#### Supplied information
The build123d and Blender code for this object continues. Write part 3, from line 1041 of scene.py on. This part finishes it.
########
#### Supplied information
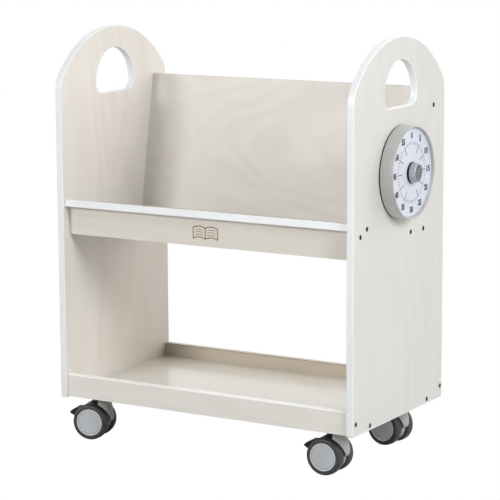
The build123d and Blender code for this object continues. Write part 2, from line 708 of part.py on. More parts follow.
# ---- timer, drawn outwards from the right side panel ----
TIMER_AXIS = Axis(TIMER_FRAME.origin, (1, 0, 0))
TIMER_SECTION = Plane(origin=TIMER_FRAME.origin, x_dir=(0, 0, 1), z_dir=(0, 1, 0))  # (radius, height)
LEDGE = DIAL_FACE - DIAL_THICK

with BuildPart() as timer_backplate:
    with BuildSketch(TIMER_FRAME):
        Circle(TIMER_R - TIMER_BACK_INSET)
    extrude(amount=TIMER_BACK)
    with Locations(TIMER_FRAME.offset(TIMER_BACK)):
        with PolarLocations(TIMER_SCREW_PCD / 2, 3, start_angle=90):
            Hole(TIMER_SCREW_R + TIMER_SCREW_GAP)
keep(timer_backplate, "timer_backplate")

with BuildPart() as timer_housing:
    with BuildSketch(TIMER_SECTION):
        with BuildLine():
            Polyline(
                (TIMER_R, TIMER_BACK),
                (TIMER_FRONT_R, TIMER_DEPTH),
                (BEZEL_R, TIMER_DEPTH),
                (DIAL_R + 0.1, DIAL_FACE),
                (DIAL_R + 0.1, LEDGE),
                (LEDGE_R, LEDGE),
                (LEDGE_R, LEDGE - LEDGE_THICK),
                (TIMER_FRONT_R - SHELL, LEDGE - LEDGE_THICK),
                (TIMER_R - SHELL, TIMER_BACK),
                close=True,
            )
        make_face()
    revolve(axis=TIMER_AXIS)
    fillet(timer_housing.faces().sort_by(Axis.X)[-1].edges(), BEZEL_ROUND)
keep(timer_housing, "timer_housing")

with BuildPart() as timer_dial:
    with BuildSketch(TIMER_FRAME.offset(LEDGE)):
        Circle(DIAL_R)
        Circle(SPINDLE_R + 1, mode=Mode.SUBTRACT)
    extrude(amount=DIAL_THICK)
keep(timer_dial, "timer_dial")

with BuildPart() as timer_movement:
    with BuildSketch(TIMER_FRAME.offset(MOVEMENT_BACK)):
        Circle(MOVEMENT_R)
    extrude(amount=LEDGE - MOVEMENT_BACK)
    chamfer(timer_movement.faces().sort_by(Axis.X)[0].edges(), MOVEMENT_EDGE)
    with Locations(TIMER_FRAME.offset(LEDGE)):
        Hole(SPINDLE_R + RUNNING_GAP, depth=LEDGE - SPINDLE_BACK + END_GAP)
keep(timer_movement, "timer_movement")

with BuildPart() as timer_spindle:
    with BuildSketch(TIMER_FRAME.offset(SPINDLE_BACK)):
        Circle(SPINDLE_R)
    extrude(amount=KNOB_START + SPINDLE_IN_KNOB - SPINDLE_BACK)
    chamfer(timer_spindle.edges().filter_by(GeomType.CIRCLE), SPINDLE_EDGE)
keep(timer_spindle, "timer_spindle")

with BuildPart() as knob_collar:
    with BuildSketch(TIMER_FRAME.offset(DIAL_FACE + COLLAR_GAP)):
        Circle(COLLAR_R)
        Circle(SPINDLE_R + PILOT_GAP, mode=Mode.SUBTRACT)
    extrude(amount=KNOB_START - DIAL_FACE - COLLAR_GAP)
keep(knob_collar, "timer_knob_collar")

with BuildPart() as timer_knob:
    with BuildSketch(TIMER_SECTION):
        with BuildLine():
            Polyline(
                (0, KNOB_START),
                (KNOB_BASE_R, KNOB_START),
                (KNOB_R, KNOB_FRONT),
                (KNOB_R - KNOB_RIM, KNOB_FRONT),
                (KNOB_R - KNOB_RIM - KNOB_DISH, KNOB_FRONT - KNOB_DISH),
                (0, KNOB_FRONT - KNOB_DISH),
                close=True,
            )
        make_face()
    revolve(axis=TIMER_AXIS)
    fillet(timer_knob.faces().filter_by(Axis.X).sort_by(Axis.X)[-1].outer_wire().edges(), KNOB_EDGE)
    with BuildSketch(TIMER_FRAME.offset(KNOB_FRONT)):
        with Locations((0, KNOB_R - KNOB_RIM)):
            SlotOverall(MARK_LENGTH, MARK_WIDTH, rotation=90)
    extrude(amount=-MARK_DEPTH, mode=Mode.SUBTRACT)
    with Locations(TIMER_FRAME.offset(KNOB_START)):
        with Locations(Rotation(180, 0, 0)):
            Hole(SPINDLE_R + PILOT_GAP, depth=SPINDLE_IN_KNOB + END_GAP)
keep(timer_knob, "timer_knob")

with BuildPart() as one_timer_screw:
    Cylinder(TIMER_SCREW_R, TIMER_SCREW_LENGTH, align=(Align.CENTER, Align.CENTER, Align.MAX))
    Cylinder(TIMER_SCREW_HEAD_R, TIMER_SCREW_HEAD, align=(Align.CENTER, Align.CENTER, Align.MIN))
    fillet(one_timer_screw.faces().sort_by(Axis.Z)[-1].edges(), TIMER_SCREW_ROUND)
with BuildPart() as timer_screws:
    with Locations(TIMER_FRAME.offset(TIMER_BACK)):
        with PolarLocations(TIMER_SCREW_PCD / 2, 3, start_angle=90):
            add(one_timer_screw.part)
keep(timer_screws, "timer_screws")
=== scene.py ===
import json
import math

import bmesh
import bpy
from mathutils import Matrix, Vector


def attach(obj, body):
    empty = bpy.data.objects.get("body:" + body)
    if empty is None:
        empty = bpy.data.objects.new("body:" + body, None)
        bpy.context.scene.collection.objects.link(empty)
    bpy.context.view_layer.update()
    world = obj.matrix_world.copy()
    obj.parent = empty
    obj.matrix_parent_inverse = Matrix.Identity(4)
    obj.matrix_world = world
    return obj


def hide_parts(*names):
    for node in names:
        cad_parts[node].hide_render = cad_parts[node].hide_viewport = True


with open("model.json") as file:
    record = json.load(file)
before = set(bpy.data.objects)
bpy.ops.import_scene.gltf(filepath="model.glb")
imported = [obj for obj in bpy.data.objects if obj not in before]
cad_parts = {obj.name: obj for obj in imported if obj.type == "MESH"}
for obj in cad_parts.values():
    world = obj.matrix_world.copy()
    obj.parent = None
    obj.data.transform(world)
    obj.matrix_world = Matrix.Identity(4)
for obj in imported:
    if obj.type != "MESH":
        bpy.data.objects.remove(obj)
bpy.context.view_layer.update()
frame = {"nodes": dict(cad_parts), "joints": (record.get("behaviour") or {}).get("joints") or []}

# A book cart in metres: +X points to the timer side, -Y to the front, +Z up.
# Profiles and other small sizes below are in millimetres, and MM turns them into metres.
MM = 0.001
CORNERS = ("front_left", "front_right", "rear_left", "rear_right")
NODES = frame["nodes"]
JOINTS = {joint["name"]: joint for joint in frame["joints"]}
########
#### Supplied information
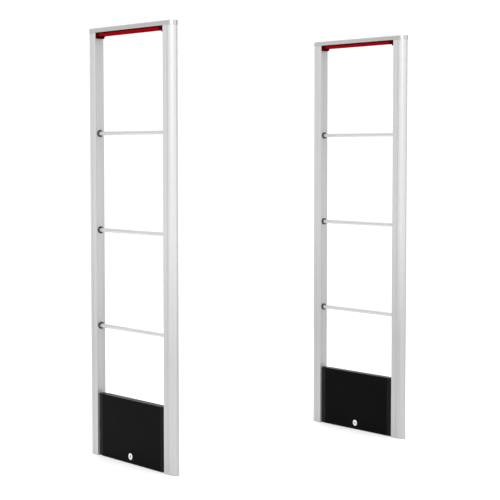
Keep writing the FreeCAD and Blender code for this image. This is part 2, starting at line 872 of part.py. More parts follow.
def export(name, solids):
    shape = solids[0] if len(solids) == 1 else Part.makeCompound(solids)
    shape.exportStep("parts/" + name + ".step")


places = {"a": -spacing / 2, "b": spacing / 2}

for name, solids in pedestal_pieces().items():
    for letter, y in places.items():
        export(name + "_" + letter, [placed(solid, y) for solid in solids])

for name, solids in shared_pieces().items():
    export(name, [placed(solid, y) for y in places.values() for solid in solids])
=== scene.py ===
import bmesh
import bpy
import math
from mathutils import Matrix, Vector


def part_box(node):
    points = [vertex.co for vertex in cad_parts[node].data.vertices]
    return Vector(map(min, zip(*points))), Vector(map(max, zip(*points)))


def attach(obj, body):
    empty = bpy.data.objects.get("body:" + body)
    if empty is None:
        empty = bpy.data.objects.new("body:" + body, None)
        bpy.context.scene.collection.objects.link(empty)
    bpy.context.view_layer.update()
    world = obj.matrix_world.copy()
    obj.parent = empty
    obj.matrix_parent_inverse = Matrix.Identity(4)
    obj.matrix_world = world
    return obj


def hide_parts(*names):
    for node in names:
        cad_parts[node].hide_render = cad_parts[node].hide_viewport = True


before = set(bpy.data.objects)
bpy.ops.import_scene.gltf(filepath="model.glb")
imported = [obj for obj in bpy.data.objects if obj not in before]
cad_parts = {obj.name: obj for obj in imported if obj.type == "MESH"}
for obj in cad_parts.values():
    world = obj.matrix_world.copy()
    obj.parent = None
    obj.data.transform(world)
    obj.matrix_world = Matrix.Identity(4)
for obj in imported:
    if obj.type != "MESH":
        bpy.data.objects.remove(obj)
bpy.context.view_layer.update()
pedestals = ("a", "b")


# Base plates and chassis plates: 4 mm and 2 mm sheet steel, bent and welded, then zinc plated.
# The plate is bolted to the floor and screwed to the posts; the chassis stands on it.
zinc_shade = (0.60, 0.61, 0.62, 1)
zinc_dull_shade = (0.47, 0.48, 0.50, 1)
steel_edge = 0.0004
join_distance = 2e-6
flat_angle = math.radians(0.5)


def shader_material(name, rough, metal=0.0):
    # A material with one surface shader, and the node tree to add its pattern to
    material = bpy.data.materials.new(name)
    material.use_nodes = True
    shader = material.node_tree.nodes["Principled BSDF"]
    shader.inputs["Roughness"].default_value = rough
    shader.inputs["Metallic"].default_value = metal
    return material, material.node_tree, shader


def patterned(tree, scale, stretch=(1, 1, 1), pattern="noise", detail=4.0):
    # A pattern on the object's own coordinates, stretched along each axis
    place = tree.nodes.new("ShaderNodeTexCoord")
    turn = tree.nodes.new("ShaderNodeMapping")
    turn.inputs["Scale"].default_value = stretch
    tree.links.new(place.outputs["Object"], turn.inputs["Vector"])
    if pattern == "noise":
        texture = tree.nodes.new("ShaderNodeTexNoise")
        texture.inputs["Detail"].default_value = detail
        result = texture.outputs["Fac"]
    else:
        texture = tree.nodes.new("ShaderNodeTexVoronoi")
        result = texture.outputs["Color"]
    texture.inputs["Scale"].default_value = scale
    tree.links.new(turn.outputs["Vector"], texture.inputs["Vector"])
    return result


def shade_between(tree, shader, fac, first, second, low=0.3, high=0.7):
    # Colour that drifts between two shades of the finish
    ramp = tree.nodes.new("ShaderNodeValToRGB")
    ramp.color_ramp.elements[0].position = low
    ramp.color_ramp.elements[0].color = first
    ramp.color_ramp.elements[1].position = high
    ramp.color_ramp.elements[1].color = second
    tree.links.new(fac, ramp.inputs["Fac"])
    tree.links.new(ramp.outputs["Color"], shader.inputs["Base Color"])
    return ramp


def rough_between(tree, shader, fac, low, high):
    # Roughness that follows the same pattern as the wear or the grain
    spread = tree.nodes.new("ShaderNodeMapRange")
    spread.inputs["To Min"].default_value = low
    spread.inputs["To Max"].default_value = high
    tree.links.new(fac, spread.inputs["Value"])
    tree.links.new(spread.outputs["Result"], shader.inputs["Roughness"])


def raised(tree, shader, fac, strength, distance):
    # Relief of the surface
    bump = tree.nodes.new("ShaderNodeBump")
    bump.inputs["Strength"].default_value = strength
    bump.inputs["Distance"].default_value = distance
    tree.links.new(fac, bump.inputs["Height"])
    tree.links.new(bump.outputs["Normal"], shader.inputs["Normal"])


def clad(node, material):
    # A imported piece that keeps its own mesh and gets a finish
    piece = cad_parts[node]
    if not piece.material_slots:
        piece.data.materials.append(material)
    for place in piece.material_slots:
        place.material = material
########
# [Goal of the exercise]
Output exactly the lines running from the line containing "on. More parts follow." through the line containing "LEDGE = DIAL_FACE - DIAL_THICK", and only those lines.

# [Result of this exercise]
The build123d and Blender code for this object continues. Write part 2, from line 708 of part.py on. More parts follow.
# ---- timer, drawn outwards from the right side panel ----
TIMER_AXIS = Axis(TIMER_FRAME.origin, (1, 0, 0))
TIMER_SECTION = Plane(origin=TIMER_FRAME.origin, x_dir=(0, 0, 1), z_dir=(0, 1, 0))  # (radius, height)
LEDGE = DIAL_FACE - DIAL_THICK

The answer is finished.